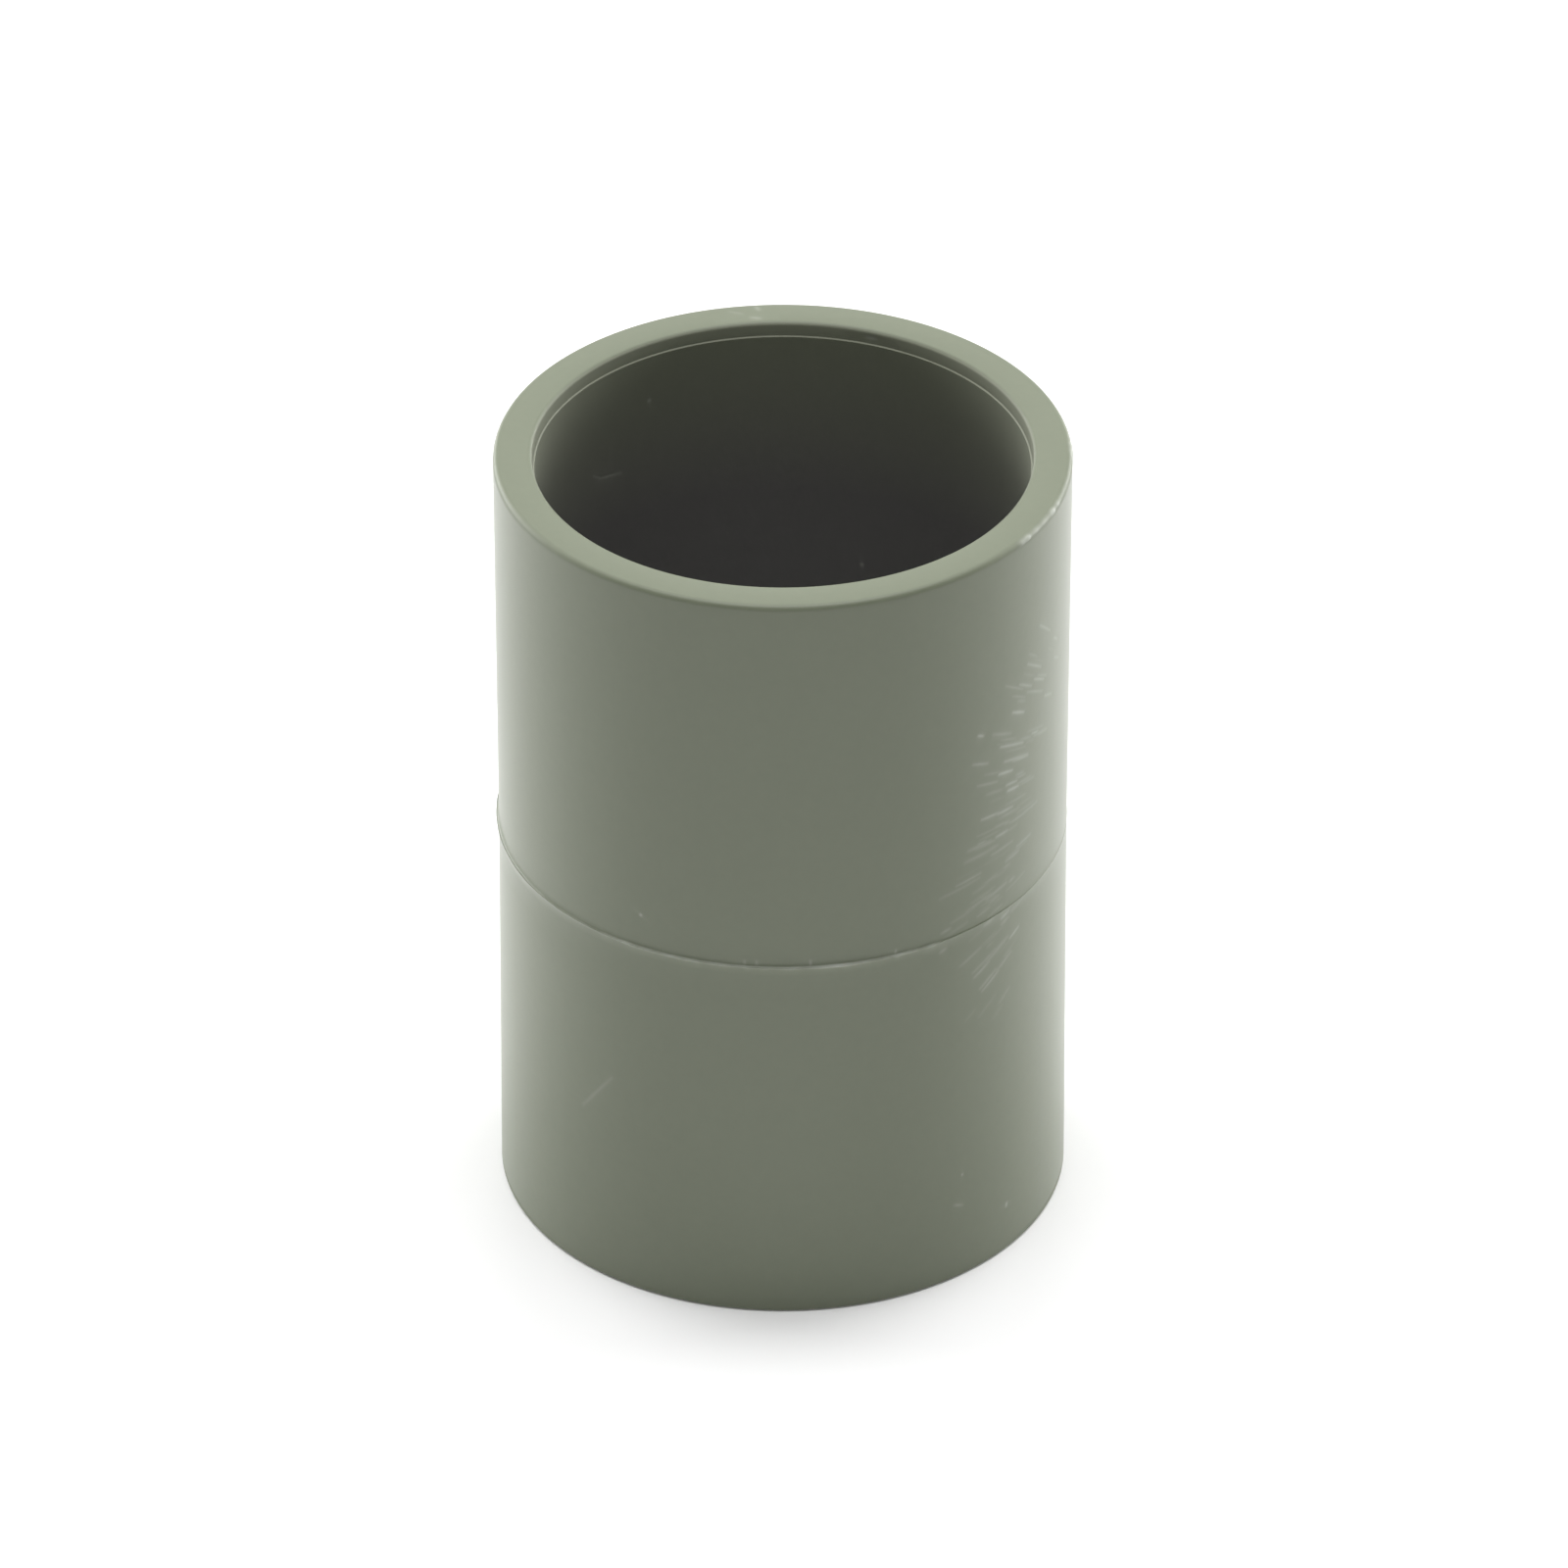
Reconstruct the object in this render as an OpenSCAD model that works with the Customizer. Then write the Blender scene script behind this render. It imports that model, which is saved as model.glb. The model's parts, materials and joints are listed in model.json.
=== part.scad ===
// Plain coupling for rigid conduit, moulded in one piece from grey-green plastic.
// Millimetres. It stands on one end: the origin is the centre of that end face and +Z runs up its axis.
// The whole part is one turned section, drawn in the half plane where x is the radius.

/* [Conduit and sockets] */
// Outside diameter of the conduit that each socket takes
conduit_od = 25; // [12:0.5:63]
// Gap between the conduit and the socket wall, all round
socket_gap = 0.1; // [0.05:0.01:0.3]
// Wall between the socket and the outside, at the mouths
wall = 2.1; // [1.4:0.05:4]
// Length from end face to end face
length = 42.9; // [24:0.1:120]

/* [Lead-in at each mouth] */
// Depth of the wider lead-in, down to the top of its ledge
lead_depth = 0.75; // [0.5:0.05:3]
// How much wider the lead-in is than the socket at that ledge, on the radius
lead_step = 0.1; // [0.05:0.01:0.4]
// How much further the lead-in opens out on its way up to the mouth, on the radius
lead_flare = 0.02; // [0.01:0.01:0.3]

/* [Centre stop] */
// How far the ring stands in from the socket wall
stop_h = 1.3; // [0.8:0.1:2.5]
// Width of the ring along the axis: each conduit end seats on one of its flat flanks
stop_w = 2.4; // [1:0.1:5]
// Radius of the two edges of its crest
stop_edge_r = 0.3; // [0.1:0.05:0.4]
// Radius where each flank runs into the socket wall
stop_root_r = 0.25; // [0.1:0.05:0.4]

/* [Outside] */
// How far the outside draws in from the mouths to the mould line, on the radius
waist = 0.075; // [0.02:0.005:0.4]
// Radius of the outer edge of each end face
outer_edge_r = 0.3; // [0.1:0.05:0.6]
// Radius of the inner edge of each end face
inner_edge_r = 0.2; // [0.1:0.05:0.35]

/* [Mould line] */
// How far the line lies below mid-length
line_drop = 0.15; // [0:0.05:1]
// How far the flash along the line stands out from the wall, and radius of the hollow above its crest
flash_h = 0.12; // [0.05:0.01:0.25]
// Length of the slope that runs back into the wall below it
flash_slope = 0.6; // [0.3:0.05:2]

/* [Hidden] */
$fn = 180;

// Small reach by which a cutting shape passes the face that it cuts
over = 0.5;

// Radii
socket_r = conduit_od / 2 + socket_gap;
ledge_r = socket_r + lead_step;
mouth_r = ledge_r + lead_flare;
outer_r = socket_r + wall;
waist_r = outer_r - waist;
way_r = socket_r - stop_h;

// Places along the axis, measured up from mid-length
end_z = length / 2;
ledge_top_z = end_z - lead_depth;
ledge_foot_z = ledge_top_z - lead_step;
flank_z = stop_w / 2;
line_z = -line_drop;

// What a round edge takes off a square corner whose solid lies towards -x and -y
module edge_cut(radius) {
    difference() {
        translate([-radius, -radius]) square(radius + over);
        translate([-radius, -radius]) circle(r = radius);
    }
}

// What a round root adds in a square corner whose solid lies beyond +x and -y
module root_fill(radius) {
    difference() {
        translate([-radius, 0]) square(radius);
        translate([-radius, radius]) circle(r = radius);
    }
}

// The wall before its sockets are cut: waisted outside, with the flash along the mould line as a square bead,
// and as thick inside as the ring of the stop. A short upright land at each end carries the edge radius,
// and another one above the bead carries the hollow.
module blank_section() {
    polygon([
        [way_r, -end_z],
        [outer_r, -end_z],
        [outer_r, -end_z + outer_edge_r],
        [waist_r, line_z - flash_slope],
        [waist_r + flash_h, line_z],
        [waist_r + flash_h, line_z + flash_h],
        [waist_r, line_z + flash_h],
        [waist_r, line_z + 2 * flash_h],
        [outer_r, end_z - outer_edge_r],
        [outer_r, end_z],
        [way_r, end_z]
    ]);
}

// The hollow that turns the square bead into flash: it runs from the wall down and out to the crest
module flash_hollow() {
    translate([waist_r + flash_h, line_z + flash_h]) circle(r = flash_h);
}

// The upper socket: flat flank of the stop, socket wall, ledge and lead-in, open at the end face
module socket_section() {
    difference() {
        polygon([
            [way_r - over, flank_z],
            [socket_r, flank_z],
            [socket_r, ledge_foot_z],
            [ledge_r, ledge_top_z],
            [mouth_r, end_z - inner_edge_r],
            [mouth_r, end_z + over],
            [way_r - over, end_z + over]
        ]);
        translate([socket_r, flank_z]) root_fill(stop_root_r);
    }
}

// All that is taken off at the upper end: the socket and the three round edges
module end_cuts() {
    socket_section();
    translate([way_r, flank_z]) mirror([1, 0]) edge_cut(stop_edge_r);
    translate([mouth_r, end_z]) mirror([1, 0]) edge_cut(inner_edge_r);
    translate([outer_r, end_z]) edge_cut(outer_edge_r);
}

// The moulded body: one section turned about the axis
module coupling_body() {
    color([0.55, 0.57, 0.5])
    translate([0, 0, end_z])
    rotate_extrude()
    difference() {
        blank_section();
        flash_hollow();
        end_cuts();
        mirror([0, 1]) end_cuts();
    }
}

coupling_body();
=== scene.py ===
# %% [markdown]
# This lesson finishes a plain coupling for rigid conduit. The real object is one piece of grey-green plastic:
# a short tube with a deep socket at each end, a stop ring at the middle of the bore and a mould line round
# the outside. Its construction is already there as an exact solid, and the first cell loads that solid as a
# frame. The lesson then models what the eye sees: soft edges, the uneven flash of the mould line, burrs,
# scuffs and the plastic itself.

# %% Load the frame
import json
import math
import random

import bmesh
import bpy
import numpy as np
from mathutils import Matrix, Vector


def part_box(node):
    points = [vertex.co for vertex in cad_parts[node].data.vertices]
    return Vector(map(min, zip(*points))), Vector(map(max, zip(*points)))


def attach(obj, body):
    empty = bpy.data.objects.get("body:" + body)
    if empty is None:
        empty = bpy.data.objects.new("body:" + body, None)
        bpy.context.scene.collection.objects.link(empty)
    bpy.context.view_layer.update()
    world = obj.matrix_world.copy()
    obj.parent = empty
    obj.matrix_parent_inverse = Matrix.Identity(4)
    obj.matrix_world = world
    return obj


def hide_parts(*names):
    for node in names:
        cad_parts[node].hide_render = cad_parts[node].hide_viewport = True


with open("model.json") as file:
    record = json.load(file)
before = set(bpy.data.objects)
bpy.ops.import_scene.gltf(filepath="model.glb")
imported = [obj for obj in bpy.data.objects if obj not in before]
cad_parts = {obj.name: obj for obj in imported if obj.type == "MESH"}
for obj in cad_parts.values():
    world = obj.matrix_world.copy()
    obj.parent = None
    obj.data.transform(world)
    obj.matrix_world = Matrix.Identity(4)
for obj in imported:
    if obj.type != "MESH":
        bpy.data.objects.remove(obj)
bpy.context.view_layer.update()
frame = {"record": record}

# %% [markdown]
# The sizes come from the frame wherever it states them: the length from the solid's box, and the radius and
# length of a socket from its mount. The small forms that the frame doesn't state, such as the lead-in at the
# mouth, are named here once. All of them are in millimetres, because the tube is modelled a thousand times
# too large and brought to metres at the end. Blender's modelling tools merge and cut with tolerances that
# suit objects of that size.

# %% Name the sizes of the tube
MM = 0.001
body_low, body_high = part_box("coupling_body")
socket = next(mount for mount in frame["record"]["mounts"] if mount["name"] == "upper_socket")

length = (body_high[2] - body_low[2]) / MM
socket_r = socket["dims"]["r_mm"]
wall = 2.1
outer_r = socket_r + wall

lead_depth = 0.75
lead_step = 0.06
lead_flare = 0.06
stop_h = 1.3
stop_w = 2.4
waist = 0.075
middle = length / 2
line_z = middle - 0.15
print(f"tube: length {length:.2f}, socket radius {socket_r:.2f}, outside radius {outer_r:.2f} mm")

# %% [markdown]
# An operator acts on whatever is selected, so the lesson needs a safe way to select by place. One helper
# clears the object selection, and another goes over the points, edges or faces of the mesh that is open in
# edit mode and selects those whose centre passes a test.

# %% Make helpers that select by place
def let_go():
    """Leaves edit mode and deselects every object."""
    if bpy.context.object and bpy.context.object.mode != "OBJECT":
        bpy.ops.object.mode_set(mode="OBJECT")
    bpy.ops.object.select_all(action="DESELECT")


def centre_of(element):
    """The middle of a point, an edge or a face."""
    points = [element] if isinstance(element, bmesh.types.BMVert) else element.verts
    return sum((point.co for point in points), Vector()) / len(points)


def pick(kind, test):
    """Selects the points, edges or faces of the open mesh whose centre passes test. Returns how many."""
    bpy.ops.mesh.select_mode(type={"verts": "VERT", "edges": "EDGE", "faces": "FACE"}[kind])
    bpy.ops.mesh.select_all(action="DESELECT")
    mesh = bmesh.from_edit_mesh(bpy.context.object.data)
    chosen = [element for element in getattr(mesh, kind) if test(centre_of(element))]
    for element in chosen:
        element.select_set(True)
    mesh.select_flush_mode()
    bmesh.update_edit_mesh(bpy.context.object.data)
    return len(chosen)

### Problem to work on
Reproduce, without alteration, solely the lines beginning at the line that includes "three round edges" and ending at the line that includes "imported = [obj", both lines included.

### Result of the exercise
// All that is taken off at the upper end: the socket and the three round edges
module end_cuts() {
    socket_section();
    translate([way_r, flank_z]) mirror([1, 0]) edge_cut(stop_edge_r);
    translate([mouth_r, end_z]) mirror([1, 0]) edge_cut(inner_edge_r);
    translate([outer_r, end_z]) edge_cut(outer_edge_r);
}

// The moulded body: one section turned about the axis
module coupling_body() {
    color([0.55, 0.57, 0.5])
    translate([0, 0, end_z])
    rotate_extrude()
    difference() {
        blank_section();
        flash_hollow();
        end_cuts();
        mirror([0, 1]) end_cuts();
    }
}

coupling_body();
=== scene.py ===
# %% [markdown]
# This lesson finishes a plain coupling for rigid conduit. The real object is one piece of grey-green plastic:
# a short tube with a deep socket at each end, a stop ring at the middle of the bore and a mould line round
# the outside. Its construction is already there as an exact solid, and the first cell loads that solid as a
# frame. The lesson then models what the eye sees: soft edges, the uneven flash of the mould line, burrs,
# scuffs and the plastic itself.

# %% Load the frame
import json
import math
import random

import bmesh
import bpy
import numpy as np
from mathutils import Matrix, Vector


def part_box(node):
    points = [vertex.co for vertex in cad_parts[node].data.vertices]
    return Vector(map(min, zip(*points))), Vector(map(max, zip(*points)))


def attach(obj, body):
    empty = bpy.data.objects.get("body:" + body)
    if empty is None:
        empty = bpy.data.objects.new("body:" + body, None)
        bpy.context.scene.collection.objects.link(empty)
    bpy.context.view_layer.update()
    world = obj.matrix_world.copy()
    obj.parent = empty
    obj.matrix_parent_inverse = Matrix.Identity(4)
    obj.matrix_world = world
    return obj


def hide_parts(*names):
    for node in names:
        cad_parts[node].hide_render = cad_parts[node].hide_viewport = True


with open("model.json") as file:
    record = json.load(file)
before = set(bpy.data.objects)
bpy.ops.import_scene.gltf(filepath="model.glb")
imported = [obj for obj in bpy.data.objects if obj not in before]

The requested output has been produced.